5 Conclusion and Future Work

This paper proposes an efficient two-step rendering algorithm. We vary sampling rate according to the per pixel error calculated through BP analysis. Adaptive samples are distributed to the high frequency regions both in local and non-local regions. Besides, high light noise is also reduced through a warping algorithm. With our BP network analysis, suitable filter scales are selected to keep clarity while limit the noise artifacts. Experiments results indicates that our algorithm handles a wide range of effects and achieves a better result over many state-of-the-art algorithm in terms of MSE and visual image quality. In addition, the patch model we used to train per pixel network has little impact on the time consumption, where a reasonable increment of time is needed to estimate pixel error.

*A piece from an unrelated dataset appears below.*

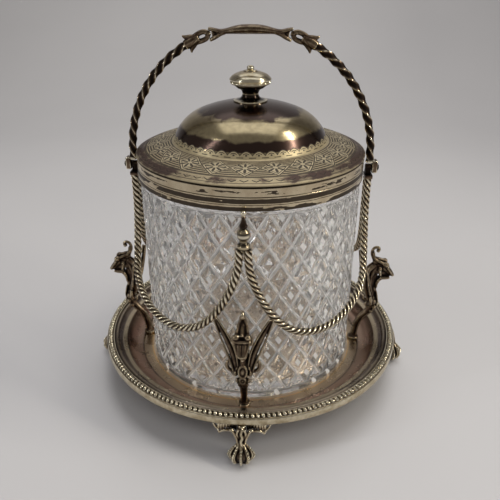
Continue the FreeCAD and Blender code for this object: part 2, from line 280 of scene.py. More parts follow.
def place_four(piece, node_start, name, material):
    """One modelled piece and three copies, at the front, right, back and left."""
    for quarter, turn in QUARTERS.items():
        copy = copied(piece, name + "_" + quarter, turn)
        finish_as(copy, "stand", "frame_plate", material, node_start + "_" + quarter)
    bpy.data.objects.remove(piece)


def set_depth(obj, function):
    """Stores on each point how deep it lies in a groove, from 0 on a ridge to 1 in a groove."""
    layer = obj.data.attributes.new("groove", "FLOAT", "POINT")
    for vertex, value in zip(obj.data.vertices, layer.data):
        value.value = function(vertex.co)


# Materials
class Finish:
    """Builds one material: adds shader nodes and joins them up."""

    def __init__(self, name, **surface):
        self.material = bpy.data.materials.new(name)
        self.material.use_nodes = True
        self.tree = self.material.node_tree
        self.surface = self.tree.nodes["Principled BSDF"]
        for key, value in surface.items():
            self.surface.inputs[key.replace("_", " ")].default_value = value

    def add(self, kind, inputs=(), **settings):
        node = self.tree.nodes.new("ShaderNode" + kind)
        for key, value in settings.items():
            setattr(node, key, value)
        for key, value in dict(inputs).items():
            self.put(value, node.inputs[key])
        return node

    def put(self, value, socket):
        if isinstance(value, bpy.types.NodeSocket):
            self.tree.links.new(value, socket)
        else:
            socket.default_value = value

    def compute(self, operation, *values, clamp=False):
        node = self.add("Math", dict(enumerate(values)), operation=operation, use_clamp=clamp)
        return node.outputs[0]

    plus = partialmethod(compute, "ADD")
    minus = partialmethod(compute, "SUBTRACT")
    times = partialmethod(compute, "MULTIPLY")
    over = partialmethod(compute, "DIVIDE")
    scaled = partialmethod(compute, "MULTIPLY_ADD")
    absolute = partialmethod(compute, "ABSOLUTE")
    above = partialmethod(compute, "GREATER_THAN")
    below = partialmethod(compute, "LESS_THAN")
    more_of = partialmethod(compute, "MAXIMUM")
    turn_of = partialmethod(compute, "ARCTAN2")
    whole = partialmethod(compute, "FLOOR")
    rest = partialmethod(compute, "FRACT")

    def either(self, *values):
        """The strongest of several marks."""
        total = values[0]
        for value in values[1:]:
            total = self.more_of(total, value)
        return total

    def length(self, one, two):
        return self.compute("SQRT", self.plus(self.times(one, one), self.times(two, two)))

    def place(self):
        return self.add("TexCoord").outputs["Object"]

    def axes(self):
        return self.add("SeparateXYZ", {0: self.place()}).outputs

    def noise(self, scale_mm, detail=4.0, vector=None, distortion=0.0):
        inputs = {"Scale": 1 / (scale_mm * MM), "Detail": detail, "Roughness": 0.6,
                  "Distortion": distortion, "Vector": vector or self.place()}
        return self.add("TexNoise", inputs).outputs["Fac"]

    def ramp(self, value, stops):
        """Maps 0 to 1 on to colours or greys."""
        node = self.add("ValToRGB", {"Fac": value})
        points = node.color_ramp.elements
        while len(points) < len(stops):
            points.new(0.5)
        for point, (at, colour) in zip(points, stops):
            point.position = at
            grey = isinstance(colour, (int, float))
            point.color = (colour, colour, colour, 1) if grey else (*colour, 1)
        return node.outputs["Color"]

    def mix(self, factor, first, second):
        node = self.add("Mix", data_type="RGBA")
        self.put(factor, node.inputs["Factor"])
        for value, socket in ((first, node.inputs[6]), (second, node.inputs[7])):
            self.put((*value, 1) if isinstance(value, tuple) else value, socket)
        return node.outputs[2]

    def blend(self, share, first, second):
        """Mixes two shaders."""
        return self.add("MixShader", {0: share, 1: first, 2: second}).outputs[0]

    def open_faces(self, reach_mm):
        """1 on open faces, falling to 0 in hollows and crevices."""
        node = self.add("AmbientOcclusion", {"Distance": reach_mm * MM}, samples=8, only_local=True)
        return self.ramp(node.outputs["AO"], [(0.45, 0.0), (1.0, 1.0)])

    def bump(self, height, distance_mm, strength):
        inputs = {"Height": height, "Distance": distance_mm * MM, "Strength": strength}
        return self.add("Bump", inputs).outputs["Normal"]

    def colour(self, value):
        self.put(value, self.surface.inputs["Base Color"])

    def rough(self, value):
        self.put(value, self.surface.inputs["Roughness"])

    def normal(self, value):
        self.put(value, self.surface.inputs["Normal"])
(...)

To handle scenes with great geometric complexity, we plan to develop Regression function through analyzing the auxiliary data including depths, surface normal and textured colors. We plan to integrate these features into our BP neural network and obtain a more comprehensive description of rendering details. Besides, our sampling procedure will be further applied to the wave rendering field to improve efficiency [19, 20].